**Dataset content**
——————

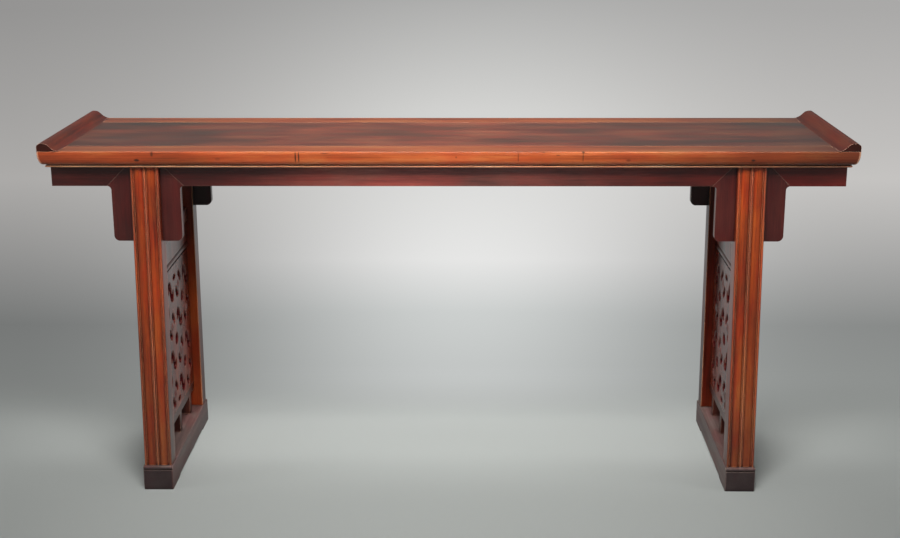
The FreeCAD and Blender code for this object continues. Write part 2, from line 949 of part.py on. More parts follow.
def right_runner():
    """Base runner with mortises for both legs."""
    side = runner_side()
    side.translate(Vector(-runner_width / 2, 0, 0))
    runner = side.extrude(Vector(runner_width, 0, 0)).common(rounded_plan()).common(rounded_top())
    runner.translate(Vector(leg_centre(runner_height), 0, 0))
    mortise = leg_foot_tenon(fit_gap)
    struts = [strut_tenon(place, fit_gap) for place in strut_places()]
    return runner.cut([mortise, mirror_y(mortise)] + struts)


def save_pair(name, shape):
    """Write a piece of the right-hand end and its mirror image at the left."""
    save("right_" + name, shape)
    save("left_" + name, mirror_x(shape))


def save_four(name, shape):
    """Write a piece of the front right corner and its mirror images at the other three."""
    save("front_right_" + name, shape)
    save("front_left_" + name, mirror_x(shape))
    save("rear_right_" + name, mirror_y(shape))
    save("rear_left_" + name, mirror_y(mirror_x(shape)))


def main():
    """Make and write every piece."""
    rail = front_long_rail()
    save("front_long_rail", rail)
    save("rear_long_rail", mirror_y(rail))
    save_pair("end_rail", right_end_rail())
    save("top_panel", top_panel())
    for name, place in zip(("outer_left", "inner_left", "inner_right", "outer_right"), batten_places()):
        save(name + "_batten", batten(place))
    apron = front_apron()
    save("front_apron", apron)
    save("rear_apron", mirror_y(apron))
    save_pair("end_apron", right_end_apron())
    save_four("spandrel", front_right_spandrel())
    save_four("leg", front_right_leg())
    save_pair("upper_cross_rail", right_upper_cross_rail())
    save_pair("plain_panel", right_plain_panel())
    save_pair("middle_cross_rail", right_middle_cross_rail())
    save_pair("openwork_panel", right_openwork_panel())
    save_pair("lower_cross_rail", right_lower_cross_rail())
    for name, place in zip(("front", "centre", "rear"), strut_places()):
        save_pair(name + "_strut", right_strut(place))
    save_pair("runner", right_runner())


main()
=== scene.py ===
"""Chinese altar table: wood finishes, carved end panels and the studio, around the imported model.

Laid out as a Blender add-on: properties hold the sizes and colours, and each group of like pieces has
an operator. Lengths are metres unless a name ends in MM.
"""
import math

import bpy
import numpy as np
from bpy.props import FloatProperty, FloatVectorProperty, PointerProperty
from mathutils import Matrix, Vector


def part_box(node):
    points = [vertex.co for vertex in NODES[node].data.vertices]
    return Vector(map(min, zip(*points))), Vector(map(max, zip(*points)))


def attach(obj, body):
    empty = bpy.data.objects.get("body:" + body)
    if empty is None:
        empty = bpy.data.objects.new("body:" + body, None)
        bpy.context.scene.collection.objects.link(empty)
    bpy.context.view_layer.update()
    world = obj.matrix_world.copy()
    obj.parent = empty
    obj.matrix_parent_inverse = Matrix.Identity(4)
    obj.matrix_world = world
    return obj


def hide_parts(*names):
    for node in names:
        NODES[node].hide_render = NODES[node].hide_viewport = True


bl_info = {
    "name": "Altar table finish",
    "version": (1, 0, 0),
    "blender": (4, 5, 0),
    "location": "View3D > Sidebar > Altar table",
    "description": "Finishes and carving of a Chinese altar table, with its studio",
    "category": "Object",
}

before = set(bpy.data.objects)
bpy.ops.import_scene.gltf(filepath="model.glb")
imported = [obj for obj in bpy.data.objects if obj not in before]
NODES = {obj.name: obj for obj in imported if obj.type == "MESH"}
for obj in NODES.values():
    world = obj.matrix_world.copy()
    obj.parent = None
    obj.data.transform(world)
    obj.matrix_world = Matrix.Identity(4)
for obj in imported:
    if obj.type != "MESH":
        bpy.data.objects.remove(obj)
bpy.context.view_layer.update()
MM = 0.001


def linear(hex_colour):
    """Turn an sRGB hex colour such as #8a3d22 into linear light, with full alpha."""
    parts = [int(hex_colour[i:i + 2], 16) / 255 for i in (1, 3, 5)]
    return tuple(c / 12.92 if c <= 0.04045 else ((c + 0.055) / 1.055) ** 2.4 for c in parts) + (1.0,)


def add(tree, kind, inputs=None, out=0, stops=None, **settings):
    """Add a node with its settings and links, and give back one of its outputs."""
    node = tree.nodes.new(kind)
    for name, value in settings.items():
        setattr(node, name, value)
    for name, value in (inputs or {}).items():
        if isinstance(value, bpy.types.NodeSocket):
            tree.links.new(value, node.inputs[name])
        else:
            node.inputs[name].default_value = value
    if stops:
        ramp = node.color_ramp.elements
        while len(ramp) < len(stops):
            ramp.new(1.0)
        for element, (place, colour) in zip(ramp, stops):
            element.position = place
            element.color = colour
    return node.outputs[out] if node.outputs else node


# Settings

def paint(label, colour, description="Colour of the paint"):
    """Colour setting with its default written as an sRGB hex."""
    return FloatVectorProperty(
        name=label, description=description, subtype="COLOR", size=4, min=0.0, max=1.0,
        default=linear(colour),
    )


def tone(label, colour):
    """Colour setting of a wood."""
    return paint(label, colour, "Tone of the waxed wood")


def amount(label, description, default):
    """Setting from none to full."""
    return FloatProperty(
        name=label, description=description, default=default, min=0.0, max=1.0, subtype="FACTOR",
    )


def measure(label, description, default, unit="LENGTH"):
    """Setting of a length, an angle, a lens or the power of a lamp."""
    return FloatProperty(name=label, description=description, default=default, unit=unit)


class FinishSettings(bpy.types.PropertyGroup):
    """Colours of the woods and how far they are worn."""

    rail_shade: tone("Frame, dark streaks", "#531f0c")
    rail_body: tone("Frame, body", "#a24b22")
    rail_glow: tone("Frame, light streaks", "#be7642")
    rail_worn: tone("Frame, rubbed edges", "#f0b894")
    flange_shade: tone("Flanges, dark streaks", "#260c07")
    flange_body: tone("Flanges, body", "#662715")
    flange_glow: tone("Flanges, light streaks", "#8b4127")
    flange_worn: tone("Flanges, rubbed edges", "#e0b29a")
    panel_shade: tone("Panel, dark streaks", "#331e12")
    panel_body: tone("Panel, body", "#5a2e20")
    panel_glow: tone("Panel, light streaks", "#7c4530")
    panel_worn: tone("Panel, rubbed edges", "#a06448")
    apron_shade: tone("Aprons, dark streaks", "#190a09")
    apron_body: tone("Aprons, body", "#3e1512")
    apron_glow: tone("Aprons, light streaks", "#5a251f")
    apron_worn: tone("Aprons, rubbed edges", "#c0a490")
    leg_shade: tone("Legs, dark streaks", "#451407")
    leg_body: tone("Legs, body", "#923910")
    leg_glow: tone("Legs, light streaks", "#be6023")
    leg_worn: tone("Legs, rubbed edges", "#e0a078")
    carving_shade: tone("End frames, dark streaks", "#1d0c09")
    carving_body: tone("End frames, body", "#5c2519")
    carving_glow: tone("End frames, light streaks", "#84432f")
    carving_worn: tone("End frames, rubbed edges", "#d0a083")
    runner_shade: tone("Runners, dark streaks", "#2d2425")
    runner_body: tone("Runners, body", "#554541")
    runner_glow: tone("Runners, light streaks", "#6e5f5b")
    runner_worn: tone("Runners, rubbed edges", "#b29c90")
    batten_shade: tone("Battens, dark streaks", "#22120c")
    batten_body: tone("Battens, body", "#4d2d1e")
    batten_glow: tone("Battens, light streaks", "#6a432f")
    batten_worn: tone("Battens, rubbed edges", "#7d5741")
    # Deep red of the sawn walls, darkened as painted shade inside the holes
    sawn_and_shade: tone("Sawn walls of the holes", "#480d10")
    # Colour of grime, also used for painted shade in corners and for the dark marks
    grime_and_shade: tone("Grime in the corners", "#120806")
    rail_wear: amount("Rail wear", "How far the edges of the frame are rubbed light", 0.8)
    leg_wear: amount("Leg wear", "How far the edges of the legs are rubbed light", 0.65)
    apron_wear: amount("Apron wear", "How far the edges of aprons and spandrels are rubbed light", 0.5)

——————

**Exercise task**
Write out the whole listing again. Match it word for word.

**Output**
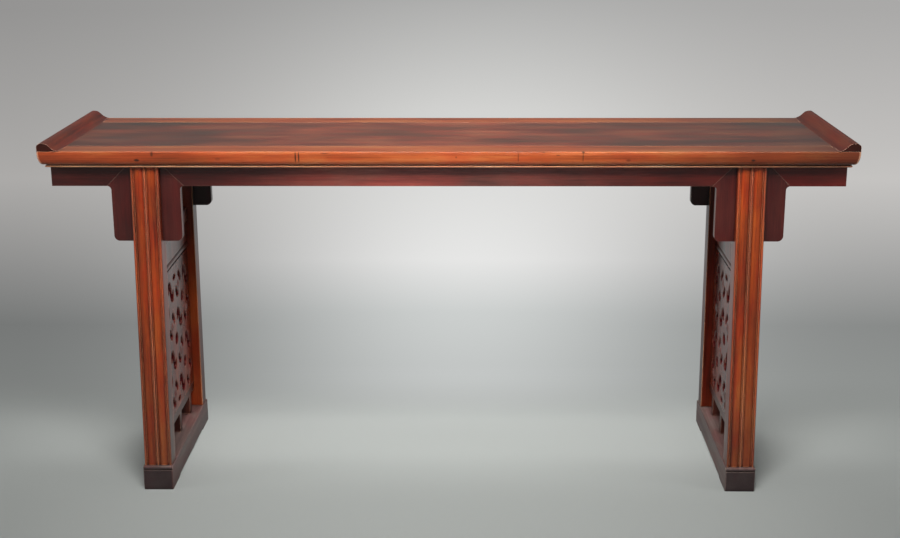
The FreeCAD and Blender code for this object continues. Write part 2, from line 949 of part.py on. More parts follow.
def right_runner():
    """Base runner with mortises for both legs."""
    side = runner_side()
    side.translate(Vector(-runner_width / 2, 0, 0))
    runner = side.extrude(Vector(runner_width, 0, 0)).common(rounded_plan()).common(rounded_top())
    runner.translate(Vector(leg_centre(runner_height), 0, 0))
    mortise = leg_foot_tenon(fit_gap)
    struts = [strut_tenon(place, fit_gap) for place in strut_places()]
    return runner.cut([mortise, mirror_y(mortise)] + struts)


def save_pair(name, shape):
    """Write a piece of the right-hand end and its mirror image at the left."""
    save("right_" + name, shape)
    save("left_" + name, mirror_x(shape))


def save_four(name, shape):
    """Write a piece of the front right corner and its mirror images at the other three."""
    save("front_right_" + name, shape)
    save("front_left_" + name, mirror_x(shape))
    save("rear_right_" + name, mirror_y(shape))
    save("rear_left_" + name, mirror_y(mirror_x(shape)))


def main():
    """Make and write every piece."""
    rail = front_long_rail()
    save("front_long_rail", rail)
    save("rear_long_rail", mirror_y(rail))
    save_pair("end_rail", right_end_rail())
    save("top_panel", top_panel())
    for name, place in zip(("outer_left", "inner_left", "inner_right", "outer_right"), batten_places()):
        save(name + "_batten", batten(place))
    apron = front_apron()
    save("front_apron", apron)
    save("rear_apron", mirror_y(apron))
    save_pair("end_apron", right_end_apron())
    save_four("spandrel", front_right_spandrel())
    save_four("leg", front_right_leg())
    save_pair("upper_cross_rail", right_upper_cross_rail())
    save_pair("plain_panel", right_plain_panel())
    save_pair("middle_cross_rail", right_middle_cross_rail())
    save_pair("openwork_panel", right_openwork_panel())
    save_pair("lower_cross_rail", right_lower_cross_rail())
    for name, place in zip(("front", "centre", "rear"), strut_places()):
        save_pair(name + "_strut", right_strut(place))
    save_pair("runner", right_runner())


main()
=== scene.py ===
"""Chinese altar table: wood finishes, carved end panels and the studio, around the imported model.

Laid out as a Blender add-on: properties hold the sizes and colours, and each group of like pieces has
an operator. Lengths are metres unless a name ends in MM.
"""
import math

import bpy
import numpy as np
from bpy.props import FloatProperty, FloatVectorProperty, PointerProperty
from mathutils import Matrix, Vector


def part_box(node):
    points = [vertex.co for vertex in NODES[node].data.vertices]
    return Vector(map(min, zip(*points))), Vector(map(max, zip(*points)))


def attach(obj, body):
    empty = bpy.data.objects.get("body:" + body)
    if empty is None:
        empty = bpy.data.objects.new("body:" + body, None)
        bpy.context.scene.collection.objects.link(empty)
    bpy.context.view_layer.update()
    world = obj.matrix_world.copy()
    obj.parent = empty
    obj.matrix_parent_inverse = Matrix.Identity(4)
    obj.matrix_world = world
    return obj


def hide_parts(*names):
    for node in names:
        NODES[node].hide_render = NODES[node].hide_viewport = True


bl_info = {
    "name": "Altar table finish",
    "version": (1, 0, 0),
    "blender": (4, 5, 0),
    "location": "View3D > Sidebar > Altar table",
    "description": "Finishes and carving of a Chinese altar table, with its studio",
    "category": "Object",
}

before = set(bpy.data.objects)
bpy.ops.import_scene.gltf(filepath="model.glb")
imported = [obj for obj in bpy.data.objects if obj not in before]
NODES = {obj.name: obj for obj in imported if obj.type == "MESH"}
for obj in NODES.values():
    world = obj.matrix_world.copy()
    obj.parent = None
    obj.data.transform(world)
    obj.matrix_world = Matrix.Identity(4)
for obj in imported:
    if obj.type != "MESH":
        bpy.data.objects.remove(obj)
bpy.context.view_layer.update()
MM = 0.001


def linear(hex_colour):
    """Turn an sRGB hex colour such as #8a3d22 into linear light, with full alpha."""
    parts = [int(hex_colour[i:i + 2], 16) / 255 for i in (1, 3, 5)]
    return tuple(c / 12.92 if c <= 0.04045 else ((c + 0.055) / 1.055) ** 2.4 for c in parts) + (1.0,)


def add(tree, kind, inputs=None, out=0, stops=None, **settings):
    """Add a node with its settings and links, and give back one of its outputs."""
    node = tree.nodes.new(kind)
    for name, value in settings.items():
        setattr(node, name, value)
    for name, value in (inputs or {}).items():
        if isinstance(value, bpy.types.NodeSocket):
            tree.links.new(value, node.inputs[name])
        else:
            node.inputs[name].default_value = value
    if stops:
        ramp = node.color_ramp.elements
        while len(ramp) < len(stops):
            ramp.new(1.0)
        for element, (place, colour) in zip(ramp, stops):
            element.position = place
            element.color = colour
    return node.outputs[out] if node.outputs else node


# Settings

def paint(label, colour, description="Colour of the paint"):
    """Colour setting with its default written as an sRGB hex."""
    return FloatVectorProperty(
        name=label, description=description, subtype="COLOR", size=4, min=0.0, max=1.0,
        default=linear(colour),
    )


def tone(label, colour):
    """Colour setting of a wood."""
    return paint(label, colour, "Tone of the waxed wood")


def amount(label, description, default):
    """Setting from none to full."""
    return FloatProperty(
        name=label, description=description, default=default, min=0.0, max=1.0, subtype="FACTOR",
    )


def measure(label, description, default, unit="LENGTH"):
    """Setting of a length, an angle, a lens or the power of a lamp."""
    return FloatProperty(name=label, description=description, default=default, unit=unit)


class FinishSettings(bpy.types.PropertyGroup):
    """Colours of the woods and how far they are worn."""

    rail_shade: tone("Frame, dark streaks", "#531f0c")
    rail_body: tone("Frame, body", "#a24b22")
    rail_glow: tone("Frame, light streaks", "#be7642")
    rail_worn: tone("Frame, rubbed edges", "#f0b894")
    flange_shade: tone("Flanges, dark streaks", "#260c07")
    flange_body: tone("Flanges, body", "#662715")
    flange_glow: tone("Flanges, light streaks", "#8b4127")
    flange_worn: tone("Flanges, rubbed edges", "#e0b29a")
    panel_shade: tone("Panel, dark streaks", "#331e12")
    panel_body: tone("Panel, body", "#5a2e20")
    panel_glow: tone("Panel, light streaks", "#7c4530")
    panel_worn: tone("Panel, rubbed edges", "#a06448")
    apron_shade: tone("Aprons, dark streaks", "#190a09")
    apron_body: tone("Aprons, body", "#3e1512")
    apron_glow: tone("Aprons, light streaks", "#5a251f")
    apron_worn: tone("Aprons, rubbed edges", "#c0a490")
    leg_shade: tone("Legs, dark streaks", "#451407")
    leg_body: tone("Legs, body", "#923910")
    leg_glow: tone("Legs, light streaks", "#be6023")
    leg_worn: tone("Legs, rubbed edges", "#e0a078")
    carving_shade: tone("End frames, dark streaks", "#1d0c09")
    carving_body: tone("End frames, body", "#5c2519")
    carving_glow: tone("End frames, light streaks", "#84432f")
    carving_worn: tone("End frames, rubbed edges", "#d0a083")
    runner_shade: tone("Runners, dark streaks", "#2d2425")
    runner_body: tone("Runners, body", "#554541")
    runner_glow: tone("Runners, light streaks", "#6e5f5b")
    runner_worn: tone("Runners, rubbed edges", "#b29c90")
    batten_shade: tone("Battens, dark streaks", "#22120c")
    batten_body: tone("Battens, body", "#4d2d1e")
    batten_glow: tone("Battens, light streaks", "#6a432f")
    batten_worn: tone("Battens, rubbed edges", "#7d5741")
    # Deep red of the sawn walls, darkened as painted shade inside the holes
    sawn_and_shade: tone("Sawn walls of the holes", "#480d10")
    # Colour of grime, also used for painted shade in corners and for the dark marks
    grime_and_shade: tone("Grime in the corners", "#120806")
    rail_wear: amount("Rail wear", "How far the edges of the frame are rubbed light", 0.8)
    leg_wear: amount("Leg wear", "How far the edges of the legs are rubbed light", 0.65)
    apron_wear: amount("Apron wear", "How far the edges of aprons and spandrels are rubbed light", 0.5)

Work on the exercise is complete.